Si chiude dopo i calci di rigore la 44^ edizione della Coppa America, con i padroni di casa del Cile che alzano al cielo questo trofeo per la prima volta nella loro storia. Una bolgia lo stadio di Santiago, un tripudio per le strade del paese almeno fino al sorgere del sole. Il Cile entra nella storia del calcio, e lo fa probabilmente con la squadra più forte di sempre: da Bravo a Medel, da Vidal a Valdivia, da Mati Fernandez a Edu Vargas, per chiudere con Alexis Sanchez. Ed è proprio lui, il “Niño Maravilla”, a mettere a segno il rigore decisivo in una serie brevissima (appena 7 penalty calciati), contraddistinta dagli errori prima di Higuain, che spara in curva il pallone, poi di Banega, che si fa ipnotizzare da Bravo.
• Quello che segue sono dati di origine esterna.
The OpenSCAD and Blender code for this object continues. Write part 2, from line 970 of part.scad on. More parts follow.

L’estremo difensore dell’Albiceleste Romero le prova tutte, intuendo i primi tre palloni calciati dai cileni, e arrivando sempre ad un soffio dal compiere la sua missione.
Esulta il Cile, che vince la prima finale dopo aver perso le due precedenti disputate (l’ultima 28 anni fa), mentre continua la maledizione dell’Argentina, a secco di trofei dal 1993, nonostante negli ultimi vent’anni fior di campioni abbiano indossato la gloriosa maglia a strisce biancocelesti. Terza finale di Coppa America persa consecutivamente, ma soprattutto seconda finale persa in dodici mesi, dopo la sconfitta subita al Mondiale dalla Germania.
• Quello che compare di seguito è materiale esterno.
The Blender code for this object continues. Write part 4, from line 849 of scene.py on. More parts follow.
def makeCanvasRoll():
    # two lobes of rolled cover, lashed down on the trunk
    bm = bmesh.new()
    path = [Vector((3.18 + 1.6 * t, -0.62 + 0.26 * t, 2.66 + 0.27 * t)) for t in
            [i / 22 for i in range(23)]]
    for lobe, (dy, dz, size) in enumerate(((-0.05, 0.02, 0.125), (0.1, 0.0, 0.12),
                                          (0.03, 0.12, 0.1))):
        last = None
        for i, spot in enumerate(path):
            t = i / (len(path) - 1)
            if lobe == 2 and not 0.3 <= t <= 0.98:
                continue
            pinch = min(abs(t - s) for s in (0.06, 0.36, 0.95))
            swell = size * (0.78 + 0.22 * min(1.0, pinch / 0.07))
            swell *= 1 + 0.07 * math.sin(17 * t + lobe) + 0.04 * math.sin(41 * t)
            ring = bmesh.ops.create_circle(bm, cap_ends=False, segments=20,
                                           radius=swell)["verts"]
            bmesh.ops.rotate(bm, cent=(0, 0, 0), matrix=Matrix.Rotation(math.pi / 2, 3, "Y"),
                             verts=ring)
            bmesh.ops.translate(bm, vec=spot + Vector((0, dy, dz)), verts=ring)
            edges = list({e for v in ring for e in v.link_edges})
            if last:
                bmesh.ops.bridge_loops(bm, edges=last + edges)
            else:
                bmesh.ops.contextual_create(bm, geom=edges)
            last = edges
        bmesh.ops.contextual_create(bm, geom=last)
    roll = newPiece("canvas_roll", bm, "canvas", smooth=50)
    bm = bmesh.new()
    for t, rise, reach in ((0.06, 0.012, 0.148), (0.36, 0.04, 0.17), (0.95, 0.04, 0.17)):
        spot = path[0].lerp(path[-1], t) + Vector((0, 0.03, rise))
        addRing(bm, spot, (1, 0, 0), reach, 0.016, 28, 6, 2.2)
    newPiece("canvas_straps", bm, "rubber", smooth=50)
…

E pensare che proprio al 90′ l’Argentina ha avuto la più ghiotta palla-gol della partita, grazie ad una ripartenza di Messi e l’assist di Lavezzi sul secondo palo per Higuain, giunto però sulla sfera con una frazione di secondo di ritardo e in grado solo di colpire la parte esterna della rete. Questa la chance più nitida in 120 minuti, in una partita giocata a viso aperto da entrambe le squadre, attente a non lasciare spazi ai rispettivi reparti offensivi, altamente letali se lasciati liberi di nuocere; ma è stata anche una battaglia senza esclusione di colpi, in cui l’agonismo è stato il protagonista indiscusso. L’Argentina perde Di Maria dopo mezz’ora per un problema muscolare, sostituito dal “Pocho” Lavezzi. Nel finale di gara le squadre si allungano e si affrontano colpo su colpo, con i supplementari che incombono e la stanchezza di una stagione giunta alla battute finali che inizia a pesare sulla tenuta sia fisica che mentale.
Che abbia vinto la migliore è impossbile stabilirlo: i calci di rigore sono un mezzo subdolo per determinare un vincitore, un “uno contro uno” tra portiere e rigorista che concentra una tensione densa come un blocco di granito in appena 11 metri. Freddezza, lucidità e precisione, in bilico sopra il filo dell’emotività .
Nella finale per il terzo posto, giocata meno di 24 ore prima, il Perù ha ottenuto il gradino più basso del podio per la seconda edizione consecutiva. Peruviani che, più tecnici rispetto al Paraguay, legittimano la superiorità nei confronti dell’avversario grazie a due reti nella ripresa, in apertura e in chiusura di tempo, grazie a Carrillo e Guerrero. La Blanquirroja si augura che questo ottimo piazzamento possa essere un buon viatico in vista delle qualificazioni per il Mondiale russo del 2018.
Una piccola curiosità statistica riguardante il Paraguay: nelle ultime due edizione della Coppa America, nonostante abbia ottenuto un secondo e un quarto posto, in 12 partite giocate ha vinto solo una volta, contro la Giamaica in questa edizione. Nel 2011 aveva passato il girone eliminatorio con 3 pareggi, vincendo ai rigori sia quarti che semifinali, venendo sconfitto dall’Uruguay in finale. Un secondo posto senza vittorie. Stavolta perlomeno un successo è arrivato.